All gentoo utils tell me everything’s allright, so my next move will probably be a recompilation of all my ebuilds. But as you might guess, I wasn’t in the mood for this step yet. Maybe the problem will compile out itself as time goes by!

- Despite those mentioned troubles I compiled KDE 4.3 today, to gain some ideas about KDE 4 in general. It has been my first trip to KDE-world in two years. I can’t say that I liked what I saw, but that is mostly derived from the fact, that it was a freshly installed KDE with no customization at all. So much for the excuse, but yet it feels unfinished.
For example: I played around with the plasma widgets, and found a red “jumping ball” that looked kind of fun. I tried to throw it around with my mouse, but got stuck, because it seemed to have only one axis to jump. Only up and down, not to the sides, even though you could tweak several physics parameters in it’s options. How boring is that?
But seriously: I am going to give it a longer shot next time. It is really not fair to be judging it after half an hour of playing around.
- Another thing that is noteworthy in this blog is a hardware review of a monitor arm I got a month ago. The Ergotron Neo Flex still awaits the text for the review. Pictures are already taken, as you can see.
I hope to pick up one one of these topics soon, so keep feeded!
Welcome!
September 24th, 2009Welcome to this shiny, new Weblog of mine!
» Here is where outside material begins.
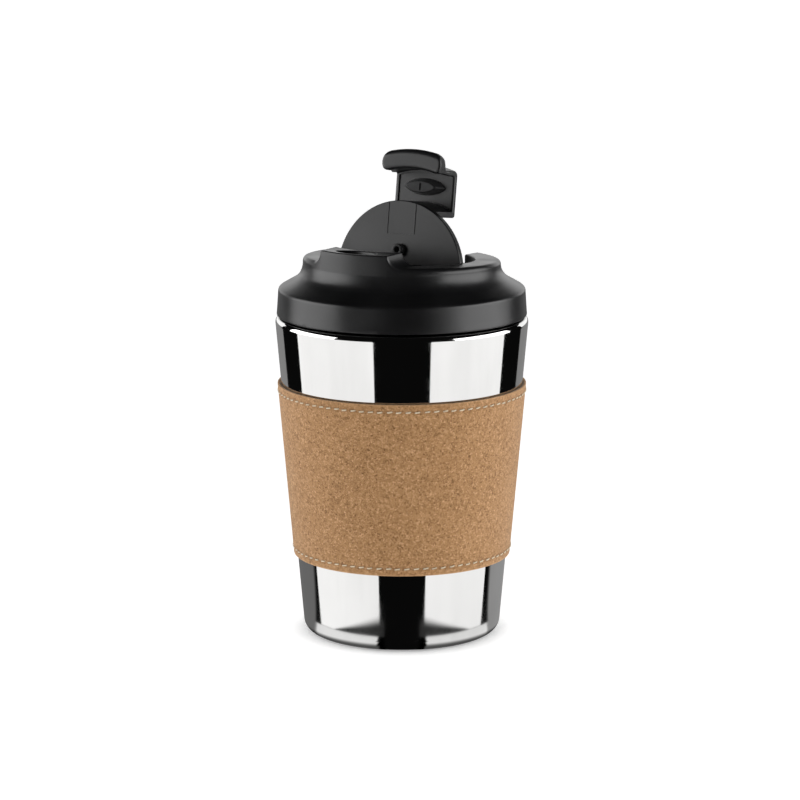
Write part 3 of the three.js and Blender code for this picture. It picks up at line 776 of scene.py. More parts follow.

First, let me briefly introduce myself: Tim Düllmann, in my late twenties, studying Informatik (computer sciences) at TU Dortmund in Germany, and also living there. Aside studying, I work as a programmer-for-everything for a company in online-shopping business.
My intention to write this blog is to have a place for putting little pieces of information about stuff I am working on, that could also interest other people. Several times in the last years, when I was looking for help on programming problems or puzzled myself by dealing with strange system behavior, I found great solutions in many blogs spread around the net. Usually the quality of help I could get from these blogs was much superior to the information that I found in boards and discussion groups. These blogs are the inspiring examples I would like to follow. And maybe someday, somebody may find a thing of interest inside these pages. Well, it will have been worth it then!
After these few humble lines, I already notice how hard it has become to write in English. There was a better time, when I was still at school, where you had to write a lot of texts in English. Nowadays I usually just read or listen to English, and it seems to be a much different thing to design the phrases in your head and to find all the words you just need. I see this here as some sort of training, so please excuse bad style or even mistakes.